For day 13, we're asked to find the solutions to some linear
equations. We use the cl-ppcre library to parse the
equations and then use Cramer’s rule to solve them.
;;; -*- Lisp -*-
(in-package "ADVENT2024/DAY13")
;; Cramers Rule to solve Ax + By = M, Cx + Dy = N
;; x = (MD - BN) / (AD - BC)
;; y = (AN - MC) / (AD - BC)
(defun cramers-rule (A B C D M N)
(let ((det (- (* A D) (* B C))))
(if (= det 0)
nil
(values (/ (- (* M D) (* B N)) det)
(/ (- (* A N) (* M C)) det)))))
The input is in blocks of three lines with a fourth blank line
between them. We parse the input with a regular expressions and
then apply cramers-rule to solve the equations. The
conversion factor is a delta that is added to the coordinates of the
target.
(defun puzzle (pathname &optional (conversion 0))
(collect-sum
(multiple-value-bind (line1 line2 line3 line4)
(chunk 4 4 (catenate (scan-file pathname #’read-line)
(scan ’list ’("")))) ;; extra blank line at end
(#M(lambda (line1 line2 line3)
(cl-ppcre:register-groups-bind ((#’parse-integer ax)
(#’parse-integer ay))
("Button A: X\\+(\\d+), Y\\+(\\d+)" line1)
(cl-ppcre:register-groups-bind ((#’parse-integer bx)
(#’parse-integer by))
("Button B: X\\+(\\d+), Y\\+(\\d+)" line2)

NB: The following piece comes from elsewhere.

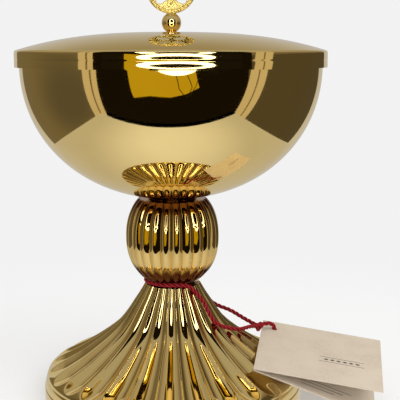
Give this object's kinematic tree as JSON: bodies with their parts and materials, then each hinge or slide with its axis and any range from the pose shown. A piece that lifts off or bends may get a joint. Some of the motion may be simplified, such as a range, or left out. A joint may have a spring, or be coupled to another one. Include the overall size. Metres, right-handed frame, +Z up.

(cl-ppcre:register-groups-bind ((#’parse-integer px)
(#’parse-integer py))
("Prize: X\\=(\\d+), Y\\=(\\d+)" line3)
(multiple-value-bind (x y) (cramers-rule ax bx
ay by
(+ px conversion)
(+ py conversion))
(if (and x y (>= x 0) (>= y 0) (integerp x) (integerp y))
(+ (* x 3) y)
0))))))
line1 line2 line3))))
(defun part-1 ()
(puzzle (input-pathname)))
(defun part-2 ()
(puzzle (input-pathname) (expt 10 13)))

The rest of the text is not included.